Nature and wildlife

Coastal Wildlife of North East Lincolnshire 

The Humber Estuary is a unique and diverse habitat. From the sandy beaches and natural sand dunes, to the saltmarsh, mudflats and lagoons, the area is home a wide variety of wildlife.

The estuary’s habitats, and the birds, insects and animals that live in it, are protected by UK law. Saltmarsh, mud flats, sand dunes and sand banks all add to the biodiversity of the Humber region.

Since 1988, when the estuary’s importance was recognised, the area has been designated a Site of Special Scientific Interest (SSSI), which is protected under European law. This includes Special Protect Area (SPA) status, as well being a Special Area for Conservation (SAC) and European Marine Site.

It is also recognised by the Ramsar Convention on Wetlands as a wetland of international importance. 
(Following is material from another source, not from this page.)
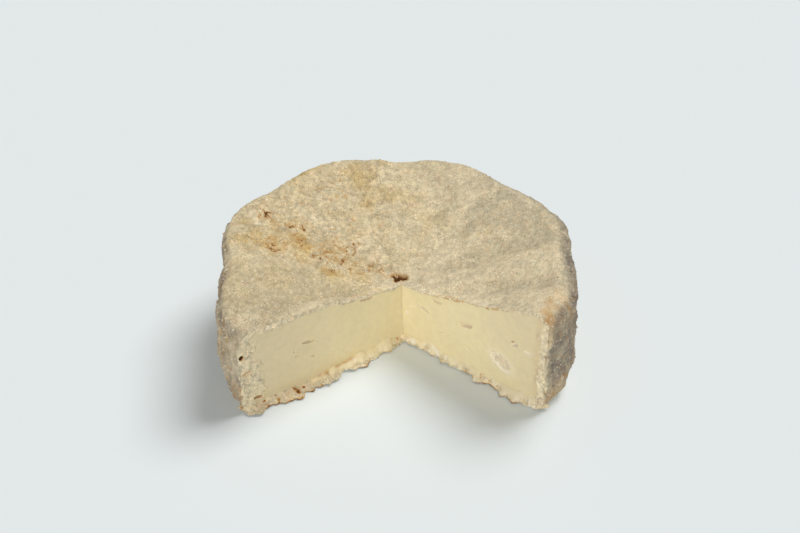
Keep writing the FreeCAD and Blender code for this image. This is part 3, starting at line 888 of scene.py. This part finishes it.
def lip_surface():
    """(points, masks) of the lip: a closed outline carried along both faces, round the corner.

    The outline runs from inside the cheese over the top to the torn edge, and back flat below.
    Its size goes to nothing at both ends, which closes them inside the rind.
    """
    ends = cut_length(LEFT_FACE) - 0.4, cut_length(RIGHT_FACE) - 0.4
    path = np.arange(-ends[0], ends[1] + LIP_STEP, LIP_STEP)
    face = np.where(path < 0, LEFT_FACE, RIGHT_FACE)
    far = np.abs(path)
    along = face[:, None] * np.array((math.sin(HALF_NOTCH), 0.0)) \
        + np.array((0.0, -math.cos(HALF_NOTCH)))
    outward = np.stack([-face * math.cos(HALF_NOTCH), 0 * path - math.sin(HALF_NOTCH)], -1)
    reach = np.where(path < 0, lip_reach(LEFT_FACE, far), lip_reach(RIGHT_FACE, far))
    along_path = np.stack([path, 0 * path, 0 * path], -1)
    reach = np.maximum(reach + 0.4 * smooth_noise(along_path, 3.4, 201), 0.5)
    edge = CUT_POINT + along * far[:, None] + outward * reach[:, None]
    # Near the corner each side's edge keeps to its own half of the notch.
    edge[:, 0] = np.where(path < 0, np.minimum(edge[:, 0], CUT_POINT[0] - 0.25 * far),
                          np.maximum(edge[:, 0], CUT_POINT[0] + 0.25 * far))
    near_corner = far < 3.0
    edge[near_corner, 1] = np.minimum(edge[near_corner, 1],
                                      CUT_POINT[1] - CORNER_REACH + 0.2 * far[near_corner])
    blend = ramp(path, -3.0, 3.0)[:, None]
    inward = -((1 - blend) * outward[0] + blend * outward[-1])
    inner = CUT_POINT + along * far[:, None] + inward * LIP_INSIDE

    # Share of the way from inside to the torn edge, over the top and back below.
    turn = np.linspace(0, 2 * np.pi, LIP_ROUND, endpoint=False)
    share = (0.5 - 0.5 * np.cos(turn))[None, :]
    over = (np.sin(turn) >= 0)[None, :]
    face_share = (LIP_INSIDE / (LIP_INSIDE + reach))[:, None]
    beyond = np.clip((share - face_share) / (1 - face_share), 0, 1)
    uneven = layered_noise(along_path, 6.0, 211)
    rise = np.interp(path, LIP_PLACES, LIP_HEIGHTS)
    rise = (rise * (1 + 0.25 * uneven))[:, None]
    lift = np.clip(0.5 * layered_noise(along_path, 8.0, 221), 0, 1)[:, None] * beyond ** 2
    thick = LIP_EDGE * (1 + 0.3 * uneven)[:, None]
    above = thick + (rise - thick) * (1 - beyond) ** 1.8
    above = above * np.sqrt(np.clip(1 - (0.98 * share) ** 10, 0, 1))
    height = np.where(over, above + lift, 0.06 + lift)
    taper = ramp(ends[0] + path, 0, 2.6) * ramp(ends[1] - path, 1.0, 5.5)
    spot = inner[:, None] + (edge - inner)[:, None] * share[..., None]
    torn = 0.55 * layered_noise(along_path, 1.7, 205, 2)[:, None] * beyond ** 3
    spot = spot - inward[:, None] * torn[..., None]
    points = np.concatenate([spot, height[..., None]], -1)
    middle = np.concatenate([inner, 0 * path[:, None] + 1.0], -1)[:, None]
    points = middle + (points - middle) * taper[:, None, None]

    points = np.concatenate([points, points[:, :1]], 1)
    normals = grid_normals(points)
    normals[:, 0] = normals[:, -1]
    crumb, _own = grain_field(points, 1.25, 231)
    grain, own = grain_field(points, 0.7, 241)
    shade = np.concatenate([beyond, beyond[:, :1]], 1)
    crumbly = ramp(path, -22, -32)[:, None]
    corner = np.exp(-(path / 4.0) ** 2)[:, None]
    cover = ramp(shade + 0.6 * layered_noise(points, 2.5, 245) + 0.6 * crumbly + 0.5 * corner,
                 0.3, 0.75)
    stand = ((0.12 + 0.25 * cover) * domes(crumb, 0.9) + 0.12 * cover * domes(grain, 0.9)
             + 0.2 * layered_noise(points, 2.4, 251)) * taper[:, None]
    # Between the middle and the outer part of the left face the rind has come away, and the crevice
    # it leaves is painted dark as shadow.
    split = (np.exp(-((shade - 0.12) / 0.1) ** 2) * (points[..., 2] > 0.3)
             * (ramp(path, -34, -30) * ramp(path, -17, -21))[:, None])
    stand -= 0.7 * split
    points = points + normals * stand[..., None]
    points[..., 2] = np.maximum(points[..., 2], 0.0)
    points[:, -1] = points[:, 0]
    crumbs_white = ramp(smooth_noise(points, 1.3, 261), 0.35, 0.6) * (1 - crumbly)
    cover = cover * (1 - 0.85 * crumbs_white)
    far_end = ramp(path, 46, 40)[:, None]
    # The torn edge is painted dark near the ground, as the shadow under it.
    edge_shadow = ramp(shade, 0.8, 1.0) * ramp(points[..., 2], 0.7, 0.2)
    masks = {
        "outward": np.abs(path)[:, None] / cut_length(RIGHT_FACE) + 0 * shade,
        "cover": cover, "white_and_highlight": (1.2 * crumbs_white + 0.8 * shade) * (1 - crumbly),
        "rust_and_shade": np.clip(cover * far_end * ramp(smooth_noise(points, 1.4, 265), 0.35, 0.8)
                        + 0.9 * edge_shadow * ramp(smooth_noise(points, 5.0, 267), -0.3, 0.3)
                        + 0.75 * split * ramp(smooth_noise(points, 2.5, 269), -0.8, 0.2),
                        0, 1),
        "yellow": 0.18 + 0 * shade, "grey": 0.35 + 0 * shade,
        "stain_and_shade": (0.15 + 0.4 * crumbly) * cover,
        # The grains are painted lighter on top and darker between, and sunken spots darker, as
        # shade.
        "tone_and_shade": np.clip(0.58 + 0.15 * corner + 0.3 * domes(crumb, 0.9) + 0.25 * domes(grain, 0.9)
                        + 0.3 * (own - 0.5) - 0.5 * np.clip(-stand - 0.1, 0, 0.5), 0, 1),
    }
    return points, masks


lip, lip_masks = lip_surface()
torn_lip = mesh_from_grid("torn_lip", lip + wheel_middle, None, lip_masks, paste_material,
                          flip=True)
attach(torn_lip, "root")
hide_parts("cheese")


# The loose grains -----------------------------------------------------------------------------
# Dry crumbs of the mould, half sunk in the skin.  They crowd in the rind's roughest ground and
# along the cut edges of the top.

GRAINS, GRAIN_SEED = 5200, 5
GRAIN_SIZE, GRAIN_SPREAD, GRAIN_SINK = 0.34, 0.28, 0.45
# Rows at the cut's point and at the foot that carry no grains, and the crowding at the cuts.
BARE_ROWS, CROWDED_COLUMNS, CROWDING = 5, 3, 6


def scattered_grains(count, seed):
    """(corners, faces, masks) of small uneven lumps, half sunk in the rind, as one mesh."""
    draw = np.random.default_rng(seed)
    golden = (1 + math.sqrt(5)) / 2
    lump = np.array([np.roll((0, a, b * golden), turn) for turn in range(3)
                     for a in (-1, 1) for b in (-1, 1)]) / math.hypot(1, golden)
    gap = np.linalg.norm(lump[:, None] - lump[None], axis=-1)
    joined = (gap > 0.1) & (gap < 1.2)
    sides = np.array([(a, b, c) for a, b, c in combinations(range(len(lump)), 3)
                      if joined[a, b] and joined[b, c] and joined[a, c]])
    middle = lump[sides].mean(axis=1)
    turned = np.einsum("ij,ij->i", np.cross(lump[sides[:, 1]] - lump[sides[:, 0]],
                                            lump[sides[:, 2]] - lump[sides[:, 0]]), middle) < 0
    sides[turned] = sides[turned][:, ::-1]

    last = FOOT_ROW - BARE_ROWS
    shown = rind[BARE_ROWS:last + 1]
    across = np.linalg.norm(np.diff(shown, axis=0)[:, :-1], axis=-1)
    around_it = np.linalg.norm(np.diff(shown, axis=1)[:-1], axis=-1)
    weight = across * around_it * (0.25 + 1.6 * rind_masks["yellow"][BARE_ROWS:last, :-1]
                                   + 0.5 * rind_masks["stain_and_shade"][BARE_ROWS:last, :-1])
    weight[:SEAM_ROW, :CROWDED_COLUMNS] *= CROWDING
    weight[:SEAM_ROW, -CROWDED_COLUMNS:] *= CROWDING
    chosen = draw.choice(weight.size, count, p=(weight / weight.sum()).ravel())
    row, column = np.divmod(chosen, weight.shape[1])
    size = GRAIN_SIZE * draw.lognormal(0.0, GRAIN_SPREAD, count)
    place = (shown[row, column]
             - GRAIN_SINK * size[:, None] * rind_normals[BARE_ROWS:][row, column])
    shape = lump[None] * (1 + 0.35 * draw.uniform(-1, 1, (count, len(lump), 1)))
    shape = shape * draw.uniform(0.7, 1.2, (count, 1, 3)) * size[:, None, None]
    corners = (place[:, None] + shape).reshape(-1, 3)
    faces = (sides[None] + len(lump) * np.arange(count)[:, None, None]).reshape(-1, 3)
    masks = {mask: np.repeat(values[BARE_ROWS:][row, column], len(lump))
             for mask, values in rind_masks.items()}
    masks["tone_and_shade"] = np.repeat(draw.uniform(0.25, 0.75, count), len(lump))
    masks["rust_and_shade"] = 0.3 * masks["rust_and_shade"]
    return corners, faces, masks


grain_corners, grain_faces, grain_masks = scattered_grains(GRAINS, GRAIN_SEED)
grain_mesh = bpy.data.meshes.new("loose_grains")
grain_mesh.from_pydata(grain_corners / 1000, [], grain_faces)
grain_mesh.polygons.foreach_set("use_smooth", np.ones(len(grain_faces), bool))
store_masks(grain_mesh, grain_masks)
grain_mesh.materials.append(rind_material)
loose_grains = add_object("loose_grains", grain_mesh)
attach(loose_grains, "root")
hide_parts("cheese")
In 2002, North East Lincolnshire Council had the area from Cleethorpes Leisure Centre to the county boundary at RSPB Tetney Marshes made into a Local Nature Reserve.  In 2005 Natural England extended the national and international designations to all of the River Humber and the River Trent, to the motorway bridge on the M18, and the River Ouse, up to the motorway bridge on the M62.  

The Area of Outstanding Natural Beauty that is the Lincolnshire Wolds is the highest land in eastern England between Kent and Yorkshire.  The landscape of the Wolds consists of woodland, grassland and abandoned chalk pits providing important habitats for rare flowers and wildlife and is some of Britain’s finest countryside.